Monday, November 15, 2004

Undercurrents

I'm back ... but I'm just blogging this subject for myself. I'll look for a good home for a public discussion on this topic. But a blog isn't the place for it. I apologize to Christopher Alexander for suggesting that it might be. I'd still like him to blog, and I'll do my best to goad him into it.

I'm always in the midst of new projects. I'm a maniac, with too many ideas, all the time, and I sift through them all, dismiss most, present many to friends, experiment with some publicly, and finally commit ... to more than I have time or resources for. Often my projects have been inspired by the work of Christopher Alexander. Sometimes, he & I collaborate closely on projects, and he's left a marked impression on the way I work.

In that sense, everything I do is a consequence of the Nature of Order. I'm more keenly aware of the gestalt aspects of a situation, and try to concentrate on connections, harmony, feeling, unfolding and people.

Today, harder than ever, I'm trying to maximize the good I do. Although I'm an activist, I'm also a computer person ... I've been programming for over 30 years. Not surprisingly, the two activists I look to for inspiration are also the ones who, without trying, have had the greatest effect on computing.

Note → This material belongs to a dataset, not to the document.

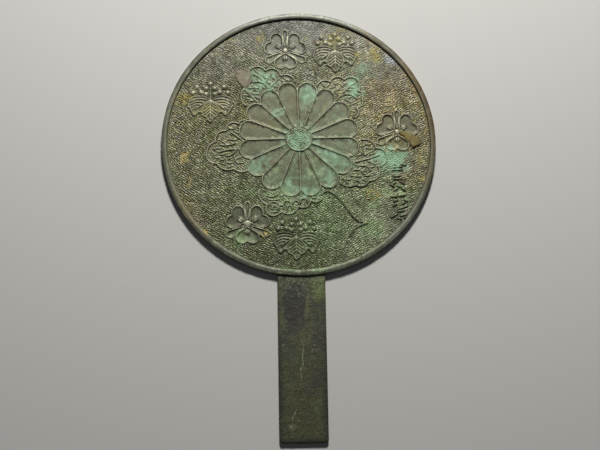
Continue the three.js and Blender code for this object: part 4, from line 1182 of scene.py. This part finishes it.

That would be Christopher Alexander and Noam Chomsky. Their fields are architectire, art, urban planning, linguistics, cognitive and political science. The work of these two launched design theory, design patterns, object-oriented programming, wikis, extreme programming, compiler-compilers, stacks, context-switching, context-free grammars, formal language design, et cetera. It is an amazing story, which I could write a book about, if I had the time. The computer world would be a much duller place without these two anarchists. Yet they are barely aware of their influence on computing.

We can only hope they will inspire much more. Actually, you can bet on it.

Monday, October 06, 2003

The Nature of Order

The Nature of Order is a series of books I've been waiting to see for years. The first volumes are now available.